Right. I think it meets the goals of MISRA-C, probably better than
most other approaches.
FAOD, I think you should expect people to declare the linker symbols
either as I suggested:
extern const struct wombat _wombats_start[];
extern const struct abstract_symbol _wombats_end[];
(or along the lines of Jan's suggestion, but frankly I think that is
going to be too hard to sort out now.)
> +/*
> + * Performs x - y, returns the original pointer type. To be used when
> + * either x or y or both are linker symbols.
> + */
> +#define SYMBOLS_SUBTRACT(x, y) ({
> \
> + __typeof__(*(y)) *ptr_;
> \
> + ptr_ = (typeof(ptr_)) (((uintptr_t)(x) - (uintptr_t)(y)) /
> sizeof(*(y))); \
> + ptr_;
> \
> +})
This is type-incoherent. The difference between two pointers is a
scalar, not another pointer. Also "the original pointer type" is
ambiguous. It should refer explicitly to y. IMO this function should
contain a typecheck which assures that x is of the right type.
How about something like this:
/*
* Calculate (end - start), where start and end are linker symbols,
* giving a ptrdiff_t. The size is in units of start's referent.
* end must be a `struct abstract_symbol*'.
*/
#define SYMBOLS_ARRAY_LEN(start,end) ({
((end) == (struct abstract_symbol*)0);
(ptrdiff_t)((uintptr_t)(end) - (uintptr_t)(start)) / sizeof(*start);
})
/*
* Given two pointers A,B of arbitrary types, gives the difference
* B-A in bytes. Can be used for comparisons:
* If A<B, gives a negative number
* if A==B, gives zero
* If A>B, gives a positive number
* Legal even if the pointers are to different objects.
*/
#define POINTER_CMP(a,b) ({
((a) == (void*)0);
((b) == (void*)0);
(ptrdiff_t)((uintptr_t)(end) - (uintptr_t)(start));
})
The application of these two your two examples is complex because your
examples seem wrong to me.
> +/*
> + * Performs x - y, returns uintptr_t. To be used when either x or y or
This is wrong. Comparisons should give a signed output.
> + * both are linker symbols.
In neither of your example below are the things in question linker
symbols so your examples violate your own preconditions...
> Examples:
>
> + new_ptr = SYMBOLS_SUBTRACT(func->old_addr, _start) + vmap_of_xen_text;
This is punning wildly between pointers and integers. I infer that
old_addr is a pointer of some kind and vmap_of_xen_text is an integer.
I also infer that sizeof(*old_addr) is 1 because otherwise you
multiply vmap_of_xen_text by the size which is clearly entirely wrong.

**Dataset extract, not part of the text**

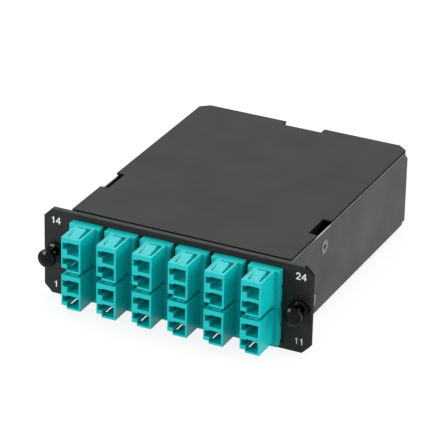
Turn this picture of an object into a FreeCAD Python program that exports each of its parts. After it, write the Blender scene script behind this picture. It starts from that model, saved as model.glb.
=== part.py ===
import FreeCAD, Part
import math
import os
import re

# Fibre cassette: a quarter-width 1U cassette with twelve LC duplex adapters in front,
# two MPO adapters at the back and the fibres between them in a folded sheet tray.
# Axes: X to the right, Y backwards, Z up.  The origin is the middle of the face that
# lands on the patch panel, the back of the two ears of the tray.
# Depths are written as distances behind the front of the faceplate; a minus is in front.

SIZES = [
    # faceplate
    ("plate_width", 109.5, "faceplate side to side, a quarter of the 438 mm between rack ears"),
    ("plate_height", 35.0, "faceplate bottom to top"),
    ("plate_thick", 2.2, "faceplate sheet"),
    ("plate_corner", 3.2, "cut-off corners of the faceplate"),
    ("cutout_play", 0.1, "room round an adapter body in its cut-out, each side"),
    # tray and cover
    ("sheet_thick", 1.0, "sheet of the tray and of the cover"),
    ("bend_inside", 0.4, "inside radius of the bends"),
    ("ear_inset", 0.75, "end of an ear inside the end of the faceplate"),
    ("ear_height", 26.0, "height of an ear"),
    ("tray_width", 89.8, "tray over its side walls"),
    ("tray_rear", 113.2, "depth of the back of the rear wall"),
    ("tray_bottom", 15.8, "middle of the faceplate down to the underside of the tray"),
    ("cover_gap", 0.45, "top of the side walls to the underside of the cover"),
    ("wall_corner_depth", 3.0, "slanted top rear corner of a side wall, along the depth"),
    ("wall_corner_drop", 3.05, "slanted top rear corner of a side wall, down"),
    ("foot_relief", 2.4, "relief at the lower rear corner of a side wall, along the depth"),
    ("foot_relief_height", 0.9, "relief at the lower rear corner, up from the floor's top"),
    ("recess_play", 0.25, "room beside an MPO flange in the recess of the rear wall"),
    ("recess_depth", 3.4, "edge of the cover to the recessed panel"),
    ("recess_middle", 0.55, "middle of the recess, to the right of the middle"),
    ("cover_clear", 1.525, "upper adapter bodies to the underside of the cover"),
    ("cover_inset", 0.15, "side edge of the cover inside the outer face of a wall"),
    ("cover_play", 0.1, "back of the ears to the cover's front edge"),
    ("cover_overhang", 0.8, "cover behind the rear wall"),
    ("cover_corner_across", 3.6, "cut-off rear corners of the cover, across"),
    ("cover_corner_depth", 3.1, "cut-off rear corners of the cover, along the depth"),
    ("notch_lead", 1.1, "front end of a side notch in front of the back of the comb"),
    ("notch_length", 13.4, "length of a side notch"),
    ("notch_inset", 3.4, "how far a side notch goes in"),
    ("tab_width", 11.0, "tab folded down from a side notch"),
    ("tab_bottom", 5.0, "middle of the faceplate up to the tab's lower edge"),
    # adapters
    ("adapter_columns", 6, "adapters in a row"),
    ("column_pitch", 14.6, "adapter to adapter"),
    ("column_shift", 0.88, "middle of the six adapter bodies to the right of the middle"),
    ("row_clear", 0.575, "floor of the tray to the lower adapter bodies"),
    ("row_gap", 1.7, "upper adapter bodies to the lower ones"),
    ("body_width", 7.9, "adapter body across"),
    ("body_height", 13.75, "adapter body bottom to top"),
    ("body_length", 28.0, "adapter body front to back"),
    ("body_front", 14.8, "front of the faceplate to the front of the adapter body"),
    ("flange_thick", 3.4, "flange of an adapter"),
    ("flange_left", 2.75, "flange beyond the body on the left"),
    ("flange_right", 1.75, "flange beyond the body on the right"),
    ("flange_below", 1.45, "flange beyond the body below"),
    ("flange_nick", 0.6, "nicks in the right edge of the flange"),
    ("foot_step", 1.2, "raised lower left corner of the body, height"),
    ("foot_step_width", 2.2, "raised lower left corner of the body, width"),
    ("port_size", 4.9, "clear width and height of an LC port"),
    ("port_pitch", 6.25, "LC duplex pitch"),
    ("port_shift", 0.825, "ports to the right of the middle of the body"),
    ("upper_port", 4.3, "top of the body down to the middle of the upper port"),
    ("keyway_width", 1.85, "slot beside a port for the latch, across"),
    ("keyway_height", 2.6, "slot beside a port for the latch, up and down"),
    ("keyway_lip", 0.35, "lip between the top of a port and its keyway"),
    ("rim_bevel", 0.4, "lead-in bevel round the front of a port"),
    ("web_thick", 7.0, "wall between the front and the rear ports, an alignment sleeve long"),
    ("web_bore", 0.65, "radius of the alignment bore through that wall"),
    ("tongue_width", 3.7, "snap tongue across"),
    ("tongue_left", 2.6, "left side of the body to the tongue"),
    ("tongue_slot", 0.7, "slot on each side of a tongue"),
    ("tongue_root", 1.5, "front of the body to the root of the tongue"),
    ("tongue_length", 6.0, "root of the tongue to its free end"),
    ("tongue_gap", 3.1, "opening beyond the free end of a front tongue"),
    ("tongue_rise", 1.2, "height of the wedge on an upper tongue"),
    ("tongue_rise_under", 0.4, "height of the wedge on a lower tongue"),
    ("tongue_slot_under", 0.9, "slot on each side of a lower tongue"),
    ("tongue_root_under", 3.2, "front of the body to the root of a lower tongue"),
    ("tongue_length_under", 4.3, "lower tongue, root to free end"),
    ("barb_play", 0.15, "back of the faceplate to the catching end of a rear barb"),
    ("barb_length", 4.0, "rear barb, front to back"),
    # plugs and fibres
    ("ferrule_play", 0.03, "room round the ferrule of an LC plug"),
    ("plug_play", 0.4, "port wider than the housing of an LC plug"),
    ("plug_nose_gap", 0.3, "wall between the ports to the nose of a plug"),
    ("plug_outside", 4.0, "plug housing behind the adapter"),
    ("latch_thick", 0.8, "latch lever of a plug"),
    ("latch_height", 2.0, "latch lever of a plug, up and down"),
    ("boot_size", 3.4, "boot across, at the plug"),
    ("boot_tip", 1.8, "boot across, at the fibre"),
    ("boot_length", 3.8, "boot behind the plug housing"),
    ("fibre_radius", 0.45, "buffered fibre"),
    ("fibre_sides", 4, "flats round a buffered fibre"),
    ("fibre_lead", 2.0, "straight fibre behind the comb and in front of a fan-out block"),
    ("fanout_pitch", 1.3, "fibre to fibre in a fan-out block"),
    # comb
    ("comb_clear", 0.2, "ends of the boots to the comb"),
    ("comb_thick", 5.8, "comb front to back"),
    ("comb_top", 13.0, "middle of the faceplate up to the top of the comb"),
    ("comb_slot_play", 0.5, "slot of the comb wider than a fibre"),
    ("comb_rib", 2.7, "rib beside a slot, from the middle of the slot"),
    ("comb_slot_bottom", 12.6, "middle of the faceplate down to the foot of a slot"),
    ("insert_radius", 2.0, "brass insert of the comb"),
    ("insert_length", 5.0, "brass insert of the comb"),
    # MPO end
    ("mpo_upper", 5.0, "height of the upper MPO adapter above the middle"),
    ("mpo_gap", 0.6, "flange of the upper MPO adapter to the lower one"),
    ("mpo_width", 14.0, "MPO adapter body across"),
    ("mpo_height", 10.0, "MPO adapter body bottom to top"),
    ("mpo_length", 24.0, "MPO adapter body front to back"),
    ("mpo_outside", 12.0, "MPO adapter behind the recessed panel"),
    ("mpo_flange_width", 16.0, "MPO flange across"),
    ("mpo_flange_height", 11.6, "MPO flange bottom to top"),
    ("mpo_flange_thick", 1.8, "MPO flange"),
    ("mpo_port_width", 12.4, "opening of an MPO adapter across"),
    ("mpo_port_height", 7.8, "opening of an MPO adapter, up and down"),
    ("mpo_web", 2.0, "wall in the middle of an MPO adapter"),
    ("mt_width", 6.4, "MT ferrule across"),
    ("mt_height", 2.5, "MT ferrule, up and down"),
    ("mt_play", 0.1, "room round the MT ferrule in the wall"),
    ("mpo_plug_play", 0.3, "opening wider than the MPO plug housing"),
    ("mpo_plug_outside", 6.6, "MPO plug in front of its adapter"),
    ("mpo_boot_radius", 2.9, "boot of the MPO plug"),
    ("fanout_length", 6.0, "fan-out block"),
    ("fanout_bridge", 4.0, "fan-out block to the MPO plug"),
    ("fanout_width", 9.0, "fan-out block across"),
    ("fanout_height", 4.4, "fan-out block, up and down"),
    # screws
    ("screw_radius", 1.45, "thread of the M3 screws"),
    ("cone_small", 1.8, "small end of the cone of a head"),
    ("head_radius", 2.8, "countersunk head"),
    ("head_proud", 0.15, "rim of the head outside the wall"),
    ("head_play", 0.03, "room round the cone of a head"),
    ("recess_cross", 2.7, "cross recess tip to tip"),
    ("recess_bar", 0.7, "cross recess, width of a bar"),
    ("cross_depth", 0.9, "cross recess depth"),
    ("cover_screw_shift", 0.7, "cover screws behind the middle of the side notches"),
    ("cover_screw_height", 9.5, "height of the cover screws"),
    ("cover_screw_length", 5.5, "cover screw, end to the outside of the wall"),
    ("comb_screw_back", 2.8, "comb screws behind the front of the comb"),
    ("comb_screw_height", 9.0, "comb screws below the middle"),
    ("comb_screw_length", 5.0, "comb screw, end to the outside of the wall"),
    ("clinch_radius", 2.75, "spacer nut between tab and wall"),
    ("clinch_shank", 2.1, "shank of the spacer nut in the tab"),
    ("thread_play", 0.03, "room round a thread"),
    # push rivets
    ("rivet_spacing", 100.0, "push rivet to push rivet"),
    ("collar_radius", 4.0, "collar of a grommet"),
    ("collar_thick", 1.4, "collar of a grommet"),
    ("collar_bevel", 0.5, "bevel round the front of the collar"),
    ("neck_relief", 0.25, "neck of a grommet thinner than its barrel, inside the plate and the ear"),
    ("barrel_play", 0.06, "holes in the plate and in the ear round the barrel that is pushed through"),
    ("barrel_radius", 2.3, "barrel of a grommet, inside the panel"),
    ("barrel_land", 3.4, "straight part of the barrel behind the ear"),
    ("barrel_nose", 2.4, "tapered end of the barrel"),
    ("barrel_tip", 1.8, "radius of the barrel at its tip"),
    ("barrel_split", 0.7, "split in the barrel"),
    ("split_start", 2.2, "back of the ear to the start of the splits"),
    ("pin_radius", 1.25, "pin of a plunger"),
    ("pin_play", 0.08, "room round the pin"),
    ("pin_reach", 6.0, "pin behind the front of the faceplate, pulled out"),
    ("knob_radius", 3.7, "knob of a plunger"),
    ("knob_thick", 2.4, "knob of a plunger at its middle"),
    ("knob_dome", 1.0, "rise of the domed front of the knob"),
    ("pulled_left", 4.6, "left knob to its collar, the stroke"),
    ("pulled_right", 3.8, "right knob to its collar, the stroke"),
]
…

Ie this code is just entirely wrong.
This is presumably some kind of relocation. I don't think it makes
much sense to macro this. Instead, it is better to make
vmap_of_xen_text a pointer and do this:
+ /* Relocation. We need to calculate the offset of the address
+ * from _start, and apply that to our own map, to find where we
+ * have this mapped. Doing these kind of games directly with
+ * pointers is contrary to the C rules for what pointers may be
+ * compared and computed. So we do the offset calculation with
+ * integers, which is always legal. The subsequent addition of
+ * the offset to the vmap_of_xen_text pointer is legal because
+ * the computed pointer is indeed a valid part of the object
+ * referred to by vmap_of_xen_text - namely, the byte array
+ * of our mapping of the Xen text. */
+ new_ptr = ((uintptr_t)func->old_addr - (uintptr_t)_start) +
vmap_of_xen_text;
Note that, unfortunately, any deviation from completely normal pointer
handling *must* be accompanied by this kind of a proof, to explain why
it is OK.
> and:
>
> + for ( alt = region->begin;
> + SYMBOLS_COMPARE(alt, region->end) < 0;
> + alt++ )
region->begin and ->end aren't linker symbols, are they ? So the
wrong assumption by the compiler (which is at the root of this thread)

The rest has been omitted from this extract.